Not only is the representativeness of the Court looking questionable now, so is its authority. The powers that the nine justices can allot themselves can be restricted or expanded by their own will, sure, but those powers can only have strength within writing. It’s left up to the enforcement of these rulings by the executive branch for them to hold water, which the executive may order to ignore if he or she so dared. The legislative branch can also pass through law attempting to find a loophole of a Court ruling they dissent with. Though these actions by both branches are unconstitutional in themselves, the idea that there would be no consequences because the Supreme Court has no authority of enforcement over its own rulings could reject any fears of a strictly partisan polarized Court that either decides over a multitude of cases with ridiculous ideological bias or the process of decisions stagnates due to uncompromising attitudes and internal affliction.
Still, in the last thirty or so years, the Court, just as every other level and degree of American government, has been becoming increasingly partisan. The current court is the first of its kind: it is historically split along partisan lines, exemplifying the growing polarization of American politics, with just Justice Kennedy sitting at the Court’s “ideological fulcrum” (NYT, 10/5, A13). The voting blocs of the Court make up Chief Justice Roberts, Scalia, Thomas, and Alito on the right side; Ginsburg, Breyer, Sotomayor, and Kagan compose the left. Justice Kennedy is the sole swing vote, preventing the Supreme Court in becoming party dominated and essentially blind to the other half of the United States (Losco and Baker, 361).
During its last term, the Supreme Court was willing to judge over cases regarding the effects of law on individual lives, and it looks to continue doing so this session (NYT, 10/5, A22). Recently, for example, the Court heard oral arguments in Foster v. Chatman, to decide on the racialization in peremptory challenges barring certain citizens from sitting in a jury where they would be optimal jurors for the fate of the defendant (NYT, 10/2, A20). At such a pinnacle time in the twenty-first century and with governmental institutions having a larger impact on individuals each year, the United States needs bipartisan cooperation across all boards of government for prosperity and unity’s sake. Congressional gridlock is gruesome, but to me, the institution that is essentially in charge of the fundamental values of this nation becoming agents of political bias is more worrisome.

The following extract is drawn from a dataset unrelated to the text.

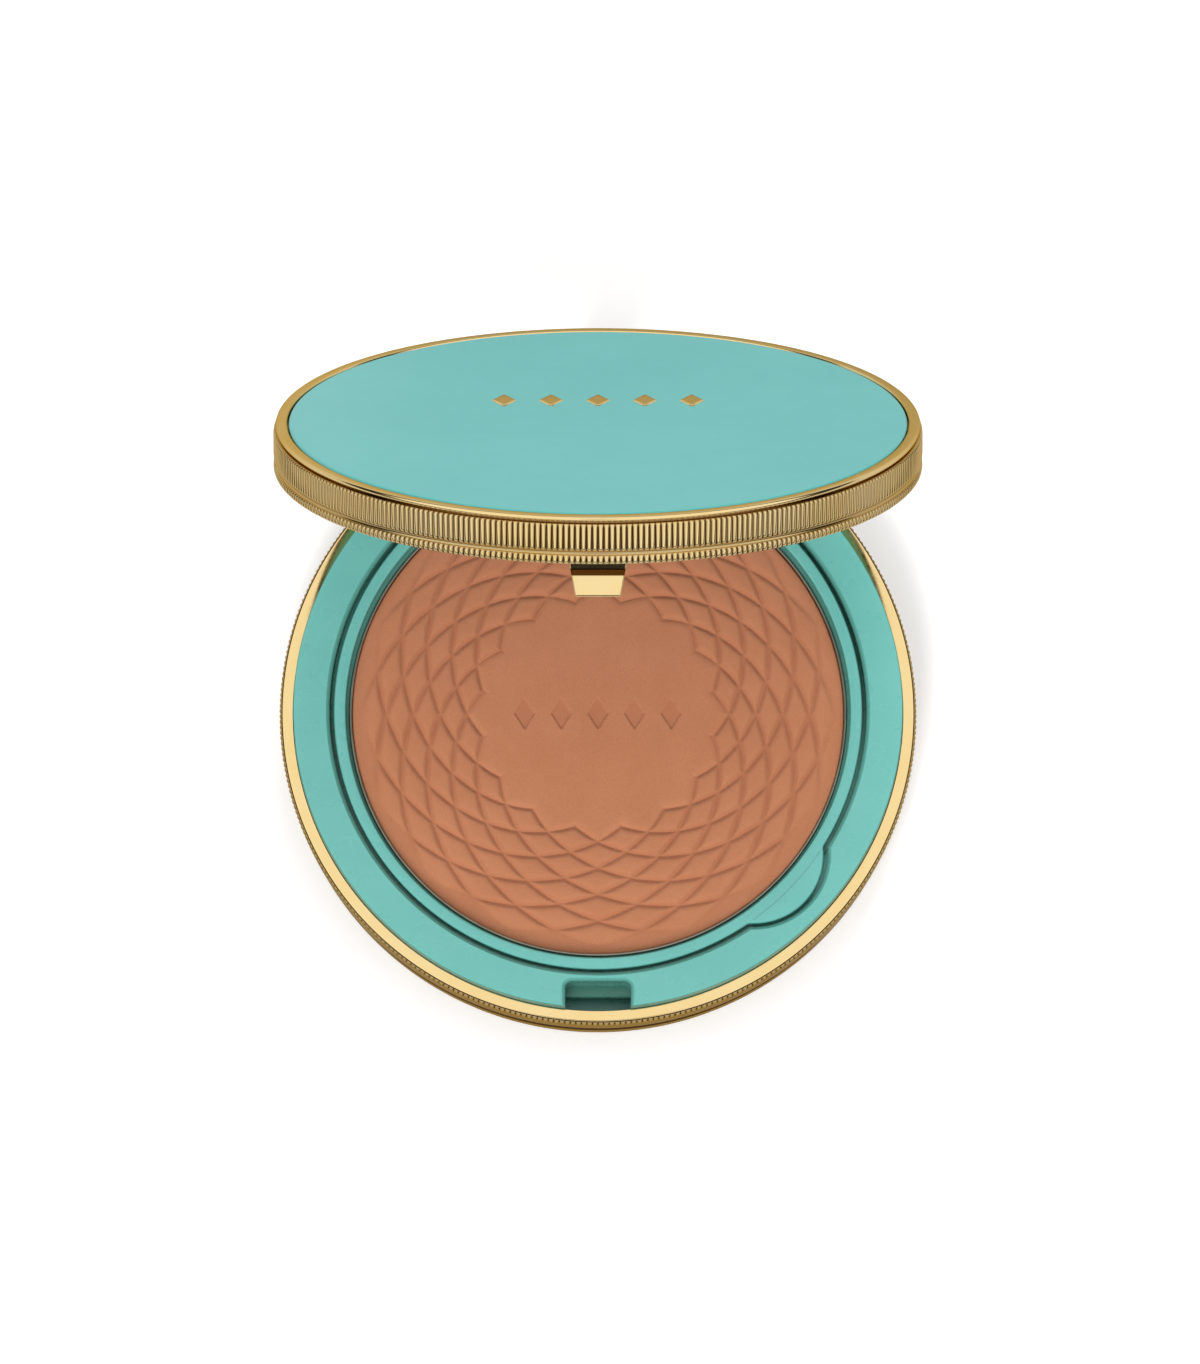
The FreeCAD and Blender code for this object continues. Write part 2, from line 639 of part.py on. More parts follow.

Assessing the system of the U.S. Supreme Court, it fails in both respects to descriptive representation and agency representation. The latter of which the Court most closely embodies, yet neither of which it embraces because of the Constitutional intent for the Court to be agents of legislative and executive actions, not of the common people’s interests. With regards to the functioning of American democracy, the Court may be effective in its protection of the Constitution and even at protecting individuals, yet due to the advent of the recent extreme polarization in the American political sphere, the operation of the Court seems to grow dismal. As with the functioning of Congress, the Court seems evermore divided by political interest and only one justice, Kennedy, has the Constitutional philosophy to straddle the middle of the road and avoid bias. In summation: the Supreme Court isn’t precisely a representative body of the United States, and though it may be effective in some rights, partisan polarization is harming the integrity of the judiciary branch.